Pennsylvania has revised its HIV testing law in an effort to increase early detection and treatment of people infected with the AIDS virus.

Pennsylvania has revised its HIV testing law in an effort to increase early detection and treatment of people infected with the AIDS virus.

The changes - the subject of intense debate and lobbying for two years - are in line with 2006 federal recommendations aimed at making HIV screening a routine part of health care rather than a stigmatized test given to "high risk" individuals in special clinics.

The Centers for Disease Control and Prevention estimate that a fifth of HIV-positive Americans are unaware of their infection. Meanwhile, HIV has spread beyond the traditional high-risk groups - gay men and intravenous-drug users - to the heterosexual population.

"Detecting the HIV-positive person is not only important for that person but for the public health," said Temple University Hospital physician Mary van den Berg-Wolf, an HIV specialist who lobbied for the changes.

"More than half of new infections are transmitted," she said, by "people who don't know they're HIV-positive."

On Wednesday, she and other advocates celebrated the amendment at a meeting with Gov. Corbett, who signed it into law July 7.

Starting Sept. 6, it makes several changes in Pennsylvania, where 31,000 people were living with HIV and 18,700 with AIDS in 2009:

Health-care providers may inform patients orally or in writing that HIV testing will be performed unless they decline or opt out. Currently, patients must opt in for testing and give written consent.

Consent will be "documented," meaning the health-care provider will note it in the patient's record.

Although the nature and limits of the test must be explained to the patient, pretest counseling about risky behaviors will no longer be mandated.
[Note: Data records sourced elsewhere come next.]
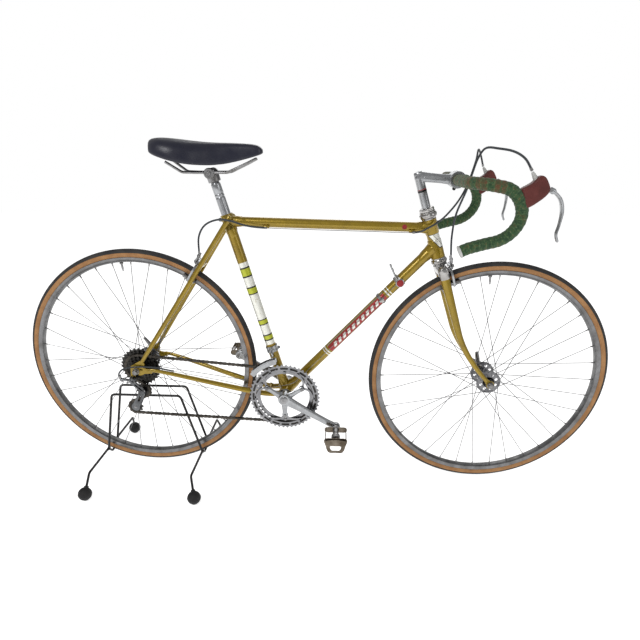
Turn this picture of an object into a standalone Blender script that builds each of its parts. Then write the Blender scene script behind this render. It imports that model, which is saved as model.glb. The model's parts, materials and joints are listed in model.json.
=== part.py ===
"""A ten-speed road bicycle whose rear tyre stands in a bent-wire floor stand.

+X is forwards, +Y is the rider's left and +Z is up. The origin is on the floor, midway
between the two axles. Lengths are in metres. Side -1 is the right, where the chain is.
"""

import math

import bmesh
import bpy
from mathutils import Matrix, Vector

GAP = 0.0003            # between two faces that rest on each other
PLAY = 0.0006           # round a shaft that turns
SIDES = (("right", -1), ("left", 1))
ACROSS = Vector((0, 1, 0))

# Wheels
WHEELBASE = 1.008
RIM_RADIUS = 0.3165
RIM_DEPTH = 0.0145
RIM_WIDTH = 0.0215
TYRE_HEIGHT = 0.0215    # from the rim's edge to the tread
TYRE_WIDTH = 0.0235
SPOKES = 36
SPOKE_RADIUS = 0.0010
FLANGE_RADIUS = 0.0335
FLANGE_THICK = 0.0032
FREEWHEEL_BORE = 0.0150
FRONT_DROPOUT_GAP = 0.100
FORK_TIP_THICK = 0.004
REAR_DROPOUT_GAP = 0.126
AXLE_RADIUS = 0.0048
NUT_THICK = 0.007
CAM_RADIUS = 0.0070     # of a quick release
RELEASE_TILT = {"front": math.radians(105), "rear": math.radians(118)}

# Stand
REAR_LIFT = 0.026       # how high the stand holds the rear tyre
WIRE_RADIUS = 0.0036
LOOP_HALF_GAP = 0.0325   # from the wheel's plane to the middle of a side loop
LOOP_HEIGHT = 0.269
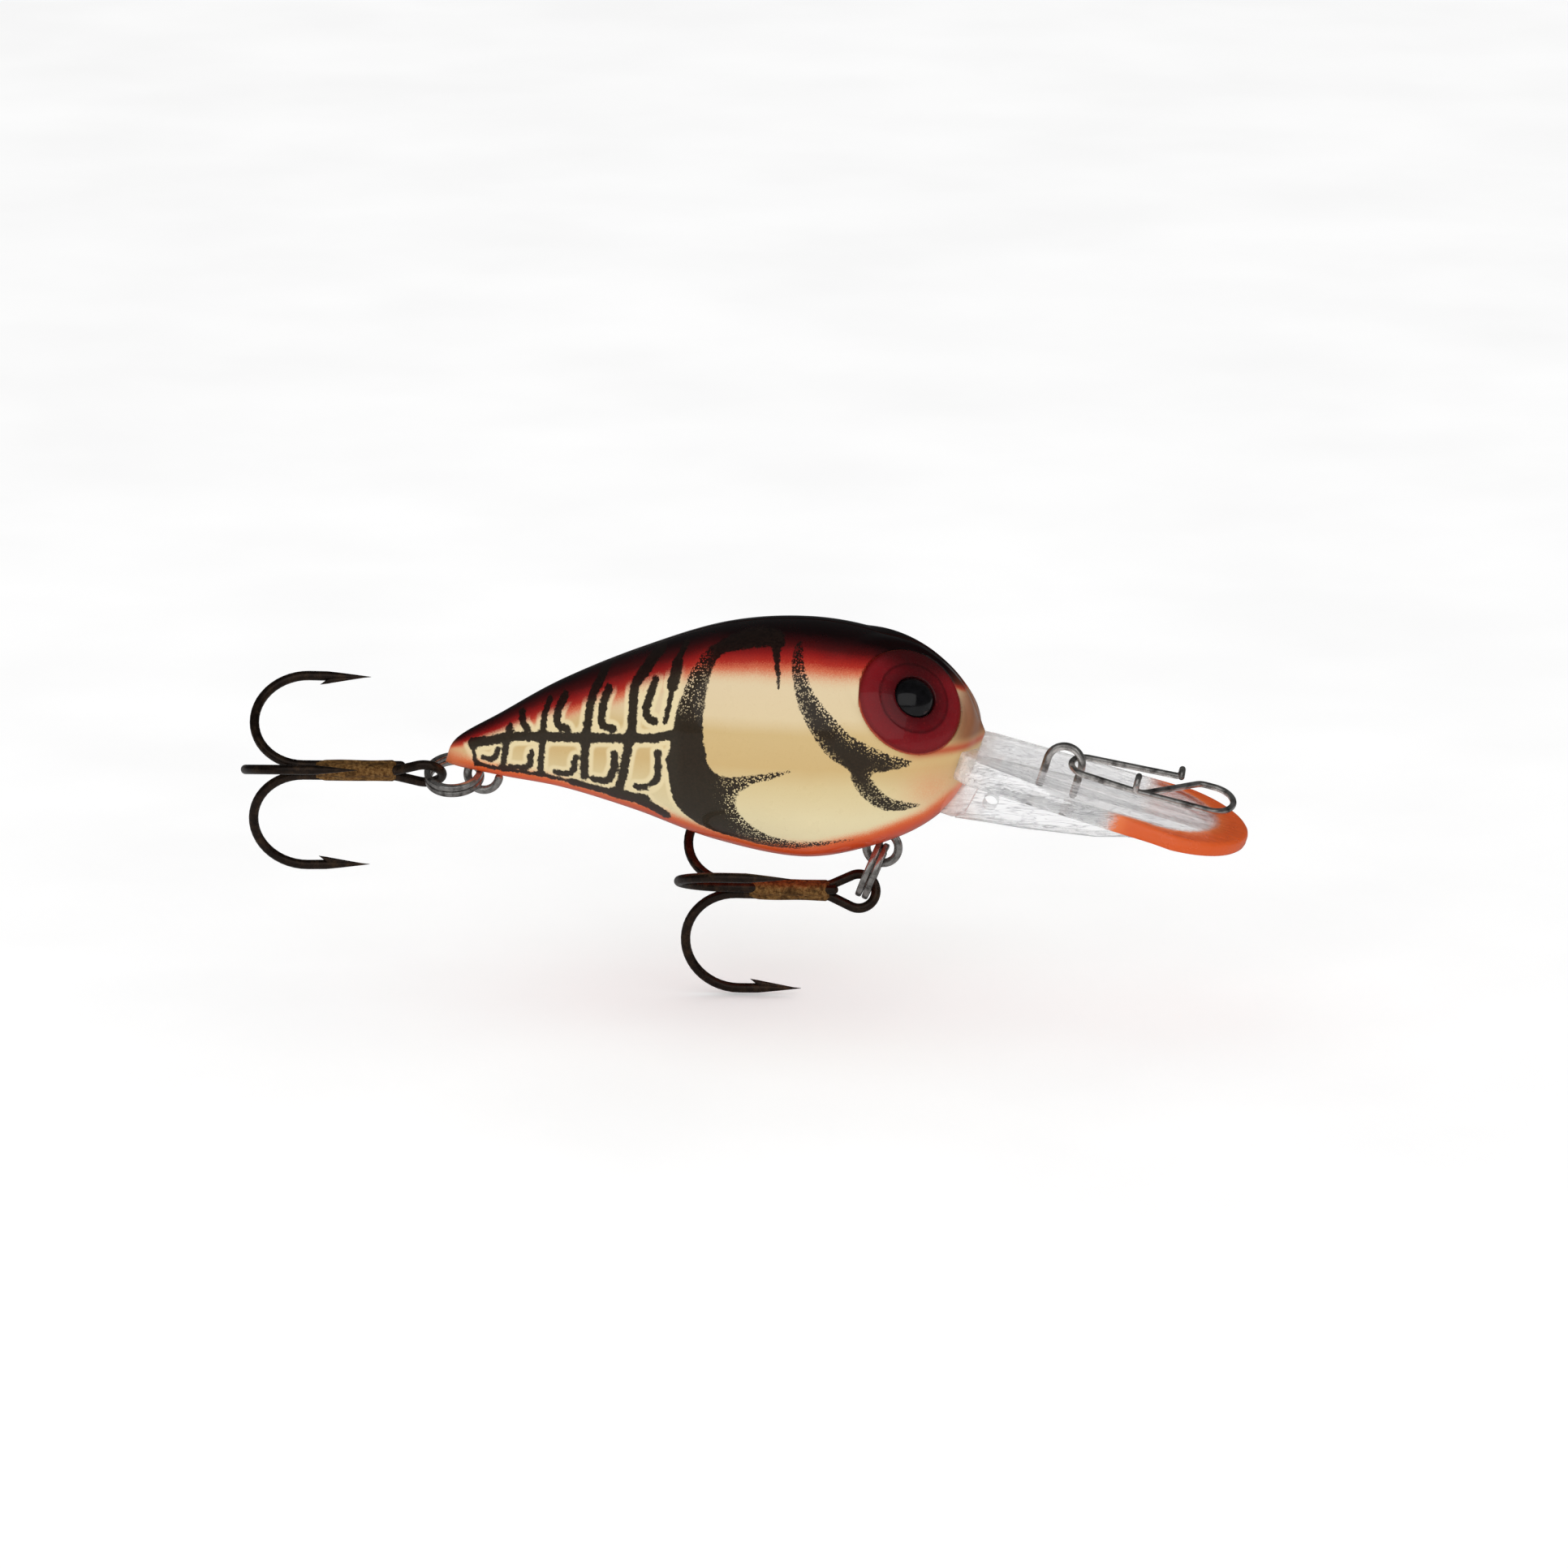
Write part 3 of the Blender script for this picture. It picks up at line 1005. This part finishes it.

Test results, now given in person, may be delivered over the phone. However, the regulation states, "no positive test result shall be revealed . . . without affording the . . . immediate opportunity for individual, face-to-face counseling" about health services and HIV prevention.

While HIV-related laws vary, all states except Massachusetts have stopped requiring patients to sign an informed-consent document authorizing testing, van den Berg-Wolf said.

The easing of consent provisions worries the AIDS Law Project of Pennsylvania.

"We are completely in favor of increasing testing," said Ronda B. Goldfein, the project's executive director. "But 'documented consent' isn't explained. All that means is that the doctor wrote that I consented. It doesn't mean I actually consented."

In the worst case, Goldfein said, some people will get life-shattering results from a test they didn't realize they had submitted to.

But the counterargument, which held sway, is that HIV is no longer the death sentence it was in the 1980s. Treatment not only saves lives, but also dramatically reduces the risk of transmission. And treatment begins with a positive test result.

"You can argue the equation has changed," said Jane Shull, executive director of Philadelphia FIGHT, an AIDS services organization. "Not only is there treatment, but earlier and earlier treatment appears to be important to do."